Взлёты и падения — неотъемлемое качество каждой науки. Но "для того, кто привык к крушению гипотез, кто научился находить им замену в виде новых, более убедительных обобщений, даже провалившаяся теория — на серый пепел дискредитированного настоящего, а предвестник нового и более оптимистичного будущего". Так говорил в своих размышлениях об истории науки американский писатель-фантаст Айзек Азимов.
Конечно, сокращение числа операций по пересадке сердца в клинике было оправдано удручающе медленным увеличением сроков жизни оперированных пациентов. Андриан Канторович, сделавший вторую в мире пересадку сердца через 4 дня после пересадки Барнарда, отказался от таких операций после третьей же попытки. Тогда он говорил журналистам: "Я прежде всего хирург. Хирургия — это то, что я хорошо знаю. Однако при пересадке сердца возникают проблемы другого рода, проблемы совместимости тканей. Ни я, ни мои помощники так и не смогли разрешить их". Другие были упорнее. Кристиан Барнард не раз сообщал в печати, что оставляет медицинскую практику ради организаторской и писательской деятельности, но через некоторое время, продумав новую схему пересадки сердца, вновь брался за скальпель.
Хирургические задачи способствовали рождению трансплантационной иммунологии, успехи иммунологии помогли хирургии получить первые ободряющие результаты. Теперь новые иммунологические поиски — главная, если не единственная, надежда научной хирургии, переживающей вынужденную остановку в своем нелегком пути.
Умеет ли иммунитет молчать?
... Ибо людям, желающим идти правильным путем, важно также знать и об уклонении.
В предыдущей главе было сказано о неожиданном противоречии, которое возникло сейчас в трансплантационной иммунологии: мы понимаем, почему чужеродный трансплантат отторгается, и не понимаем, почему приживается.
Из истории иммунологии известны случаи, когда Нобелевская премия по медицине присуждалась двум исследователям, шедшим к единой истине разными путями. Об этом говорилось в главе, посвящённой И. И. Мечникову и П. Эрлиху. Но были и иные примеры, когда высшая научная награда доставалась учёному, предсказавшему явление, и исследователю, доказавшему его в прямом эксперименте. Примером тому было присуждение Нобелевской премии 1960 г. австралийцу Фрэнку Бернету и англичанину Питеру Медавару за открытие иммунологической толерантности.

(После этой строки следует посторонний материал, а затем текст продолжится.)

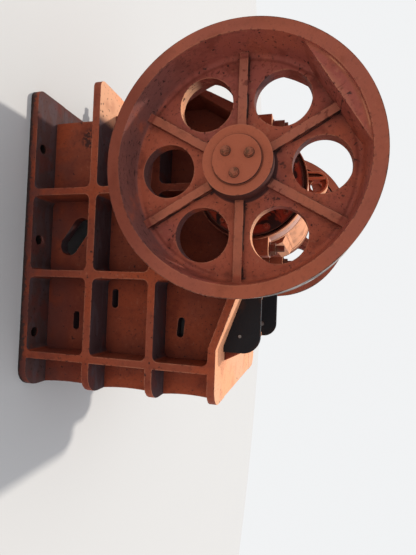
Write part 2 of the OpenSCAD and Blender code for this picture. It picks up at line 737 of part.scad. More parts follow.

Американский научный обозреватель Д. Уилсон, автор широко известной книги об иммунологии "Тело и антитело" (М., Мир, 1974), назвал Бернета "несомненно, самым выдающимся учёным, которого выдвинула данная область науки, быть может, не менее значительным, чем в своё время новозеландский (а затем английский) физик Резерфорд". И в этом нет преувеличения. Именно Бернету принадлежит самая популярная, до настоящего времени не опровергнутая, клонально-селекционная теория иммунитета, объясняющая большинство разноликих иммунологических феноменов. Лишь в последние годы появились новые факты, объясняющие центральную проблему иммунологии — распознавание организмом "своего" и "несвоего", но и они не противоречат, по существу, гипотезе Бернета, предложенной им более 30 лет назад.
Еще мальчиком, увлекаясь коллекционированием жуков, Фрэнк привык соотносить частные биологические факты с общей эволюционной теорией. В 20-х годах, работая врачом-бактериологом в Мельбурнской больнице, Вернет доказал, что открытые французом д'Эррелем в 1917 г. бактериофаги (вирусы, паразитирующие на бактериях[7]
) являются не единой, а многообразной группой разных микроорганизмов. От изучения бактериофагов Вернет в 30-х годах перешёл к исследованию вирусов, в частности вируса гриппа (с его участием была получена одна из первых противогриппозных вакцин). Уже тогда его заинтересовало взаимодействие микробных антигенов с вырабатываемыми против них в организме антителами, которые подогнаны друг к другу, как ключ к замку.